** start **

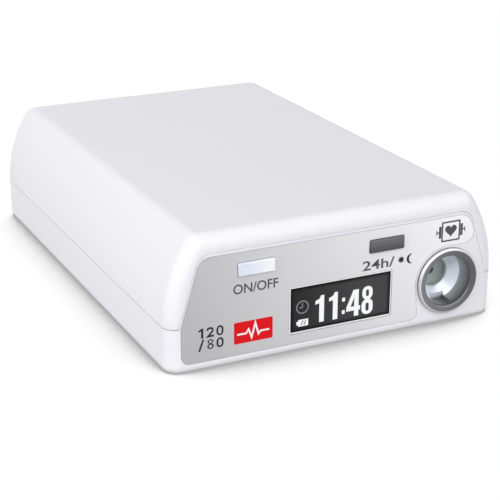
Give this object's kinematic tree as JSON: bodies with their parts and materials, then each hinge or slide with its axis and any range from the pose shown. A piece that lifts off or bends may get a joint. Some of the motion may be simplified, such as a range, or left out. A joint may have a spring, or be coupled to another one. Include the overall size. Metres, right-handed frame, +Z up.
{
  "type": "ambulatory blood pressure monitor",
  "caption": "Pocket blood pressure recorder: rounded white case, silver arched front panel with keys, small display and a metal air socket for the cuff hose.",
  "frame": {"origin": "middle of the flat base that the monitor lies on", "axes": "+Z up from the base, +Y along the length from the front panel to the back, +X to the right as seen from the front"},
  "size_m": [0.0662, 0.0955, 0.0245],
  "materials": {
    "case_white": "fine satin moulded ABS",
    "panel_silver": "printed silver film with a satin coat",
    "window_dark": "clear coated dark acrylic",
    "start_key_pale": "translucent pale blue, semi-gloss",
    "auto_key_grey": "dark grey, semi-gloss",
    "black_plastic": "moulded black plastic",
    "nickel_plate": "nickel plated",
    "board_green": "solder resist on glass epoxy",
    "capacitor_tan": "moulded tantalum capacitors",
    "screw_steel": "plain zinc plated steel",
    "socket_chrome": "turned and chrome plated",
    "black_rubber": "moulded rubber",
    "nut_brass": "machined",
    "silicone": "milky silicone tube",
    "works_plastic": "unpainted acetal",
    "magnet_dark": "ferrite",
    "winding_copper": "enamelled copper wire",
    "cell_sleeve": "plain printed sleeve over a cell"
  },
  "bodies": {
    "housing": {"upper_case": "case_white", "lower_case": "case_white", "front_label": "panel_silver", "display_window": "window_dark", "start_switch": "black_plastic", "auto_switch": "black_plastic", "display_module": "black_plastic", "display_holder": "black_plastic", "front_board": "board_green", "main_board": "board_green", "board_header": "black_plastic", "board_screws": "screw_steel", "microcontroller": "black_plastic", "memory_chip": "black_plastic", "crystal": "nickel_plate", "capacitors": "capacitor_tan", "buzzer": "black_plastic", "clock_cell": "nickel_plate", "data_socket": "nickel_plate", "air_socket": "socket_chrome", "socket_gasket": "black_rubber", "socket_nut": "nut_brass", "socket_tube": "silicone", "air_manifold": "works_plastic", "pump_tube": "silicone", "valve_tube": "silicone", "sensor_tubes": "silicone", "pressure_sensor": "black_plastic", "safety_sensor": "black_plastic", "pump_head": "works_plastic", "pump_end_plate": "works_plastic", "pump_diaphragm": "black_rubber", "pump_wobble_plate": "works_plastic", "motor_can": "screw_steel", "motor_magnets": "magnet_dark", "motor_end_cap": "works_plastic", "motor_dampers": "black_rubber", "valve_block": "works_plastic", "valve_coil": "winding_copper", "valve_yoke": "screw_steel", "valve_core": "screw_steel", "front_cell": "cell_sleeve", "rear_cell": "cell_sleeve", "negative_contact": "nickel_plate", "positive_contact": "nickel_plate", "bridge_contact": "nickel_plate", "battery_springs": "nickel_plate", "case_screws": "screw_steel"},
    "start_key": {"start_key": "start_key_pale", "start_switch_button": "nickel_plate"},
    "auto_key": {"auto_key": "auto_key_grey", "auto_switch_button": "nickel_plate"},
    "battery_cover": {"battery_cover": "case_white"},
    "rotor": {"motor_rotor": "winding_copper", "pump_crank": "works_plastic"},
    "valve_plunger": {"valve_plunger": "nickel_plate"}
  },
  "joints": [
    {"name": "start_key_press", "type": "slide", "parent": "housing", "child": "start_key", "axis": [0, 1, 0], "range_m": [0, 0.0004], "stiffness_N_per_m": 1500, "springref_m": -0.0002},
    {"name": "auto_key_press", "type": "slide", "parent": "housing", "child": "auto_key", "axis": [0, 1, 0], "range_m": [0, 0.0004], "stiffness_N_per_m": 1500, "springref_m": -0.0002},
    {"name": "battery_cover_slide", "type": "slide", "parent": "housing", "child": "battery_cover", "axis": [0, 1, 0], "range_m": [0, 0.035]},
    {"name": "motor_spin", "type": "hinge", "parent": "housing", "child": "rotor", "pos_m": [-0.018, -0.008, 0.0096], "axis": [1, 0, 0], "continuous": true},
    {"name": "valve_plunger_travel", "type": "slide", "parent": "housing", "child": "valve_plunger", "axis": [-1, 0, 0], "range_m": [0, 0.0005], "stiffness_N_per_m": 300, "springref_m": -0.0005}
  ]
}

** end **
** start **

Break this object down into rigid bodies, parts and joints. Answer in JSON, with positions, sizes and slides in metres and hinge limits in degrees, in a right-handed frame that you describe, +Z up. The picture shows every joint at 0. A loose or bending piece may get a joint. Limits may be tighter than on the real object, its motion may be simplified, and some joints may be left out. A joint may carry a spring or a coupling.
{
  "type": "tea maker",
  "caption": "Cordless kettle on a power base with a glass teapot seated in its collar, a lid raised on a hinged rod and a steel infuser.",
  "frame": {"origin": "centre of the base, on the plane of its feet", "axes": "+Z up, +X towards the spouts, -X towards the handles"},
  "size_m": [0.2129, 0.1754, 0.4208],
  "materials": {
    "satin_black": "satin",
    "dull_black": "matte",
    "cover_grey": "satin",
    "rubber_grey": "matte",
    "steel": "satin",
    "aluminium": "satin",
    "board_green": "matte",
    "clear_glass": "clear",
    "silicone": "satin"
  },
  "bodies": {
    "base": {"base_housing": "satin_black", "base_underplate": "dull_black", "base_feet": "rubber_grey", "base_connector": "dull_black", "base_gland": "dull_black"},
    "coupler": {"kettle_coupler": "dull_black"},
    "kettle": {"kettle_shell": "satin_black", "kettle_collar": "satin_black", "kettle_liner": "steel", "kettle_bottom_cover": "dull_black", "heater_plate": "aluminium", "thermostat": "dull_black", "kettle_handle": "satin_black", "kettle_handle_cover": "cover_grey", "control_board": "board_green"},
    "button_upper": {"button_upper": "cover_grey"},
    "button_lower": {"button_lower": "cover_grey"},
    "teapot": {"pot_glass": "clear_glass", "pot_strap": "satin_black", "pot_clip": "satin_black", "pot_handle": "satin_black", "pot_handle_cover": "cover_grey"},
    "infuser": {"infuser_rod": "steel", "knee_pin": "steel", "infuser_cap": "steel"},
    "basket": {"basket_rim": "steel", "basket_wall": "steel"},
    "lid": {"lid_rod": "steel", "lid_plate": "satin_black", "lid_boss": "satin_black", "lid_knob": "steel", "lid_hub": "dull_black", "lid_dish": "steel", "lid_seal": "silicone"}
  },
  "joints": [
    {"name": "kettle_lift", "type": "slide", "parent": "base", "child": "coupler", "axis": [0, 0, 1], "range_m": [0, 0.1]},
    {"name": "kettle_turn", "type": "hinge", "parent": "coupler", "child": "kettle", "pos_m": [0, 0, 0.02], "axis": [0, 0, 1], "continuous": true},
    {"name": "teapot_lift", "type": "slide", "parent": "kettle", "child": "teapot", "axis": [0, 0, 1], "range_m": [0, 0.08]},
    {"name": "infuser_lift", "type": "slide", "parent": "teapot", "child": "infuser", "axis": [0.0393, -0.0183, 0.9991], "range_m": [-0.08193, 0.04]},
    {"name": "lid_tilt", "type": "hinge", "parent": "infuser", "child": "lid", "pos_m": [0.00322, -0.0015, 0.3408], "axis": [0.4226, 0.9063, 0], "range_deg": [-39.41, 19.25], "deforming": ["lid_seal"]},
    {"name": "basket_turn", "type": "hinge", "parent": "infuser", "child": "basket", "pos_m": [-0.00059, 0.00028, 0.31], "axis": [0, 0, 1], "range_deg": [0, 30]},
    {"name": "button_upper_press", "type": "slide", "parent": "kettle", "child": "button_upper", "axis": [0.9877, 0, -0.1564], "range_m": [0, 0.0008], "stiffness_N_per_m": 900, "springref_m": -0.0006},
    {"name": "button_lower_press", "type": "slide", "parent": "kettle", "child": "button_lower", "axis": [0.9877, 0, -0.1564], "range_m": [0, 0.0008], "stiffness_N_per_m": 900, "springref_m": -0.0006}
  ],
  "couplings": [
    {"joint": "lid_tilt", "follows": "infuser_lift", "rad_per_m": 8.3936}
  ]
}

** end **

• _Directions_:
Gather up, from the records above, each line where the word "this" appears.

• _Result_:
Give this object's kinematic tree as JSON: bodies with their parts and materials, then each hinge or slide with its axis and any range from the pose shown. A piece that lifts off or bends may get a joint. Some of the motion may be simplified, such as a range, or left out. A joint may have a spring, or be coupled to another one. Include the overall size. Metres, right-handed frame, +Z up.
Break this object down into rigid bodies, parts and joints. Answer in JSON, with positions, sizes and slides in metres and hinge limits in degrees, in a right-handed frame that you describe, +Z up. The picture shows every joint at 0. A loose or bending piece may get a joint. Limits may be tighter than on the real object, its motion may be simplified, and some joints may be left out. A joint may carry a spring or a coupling.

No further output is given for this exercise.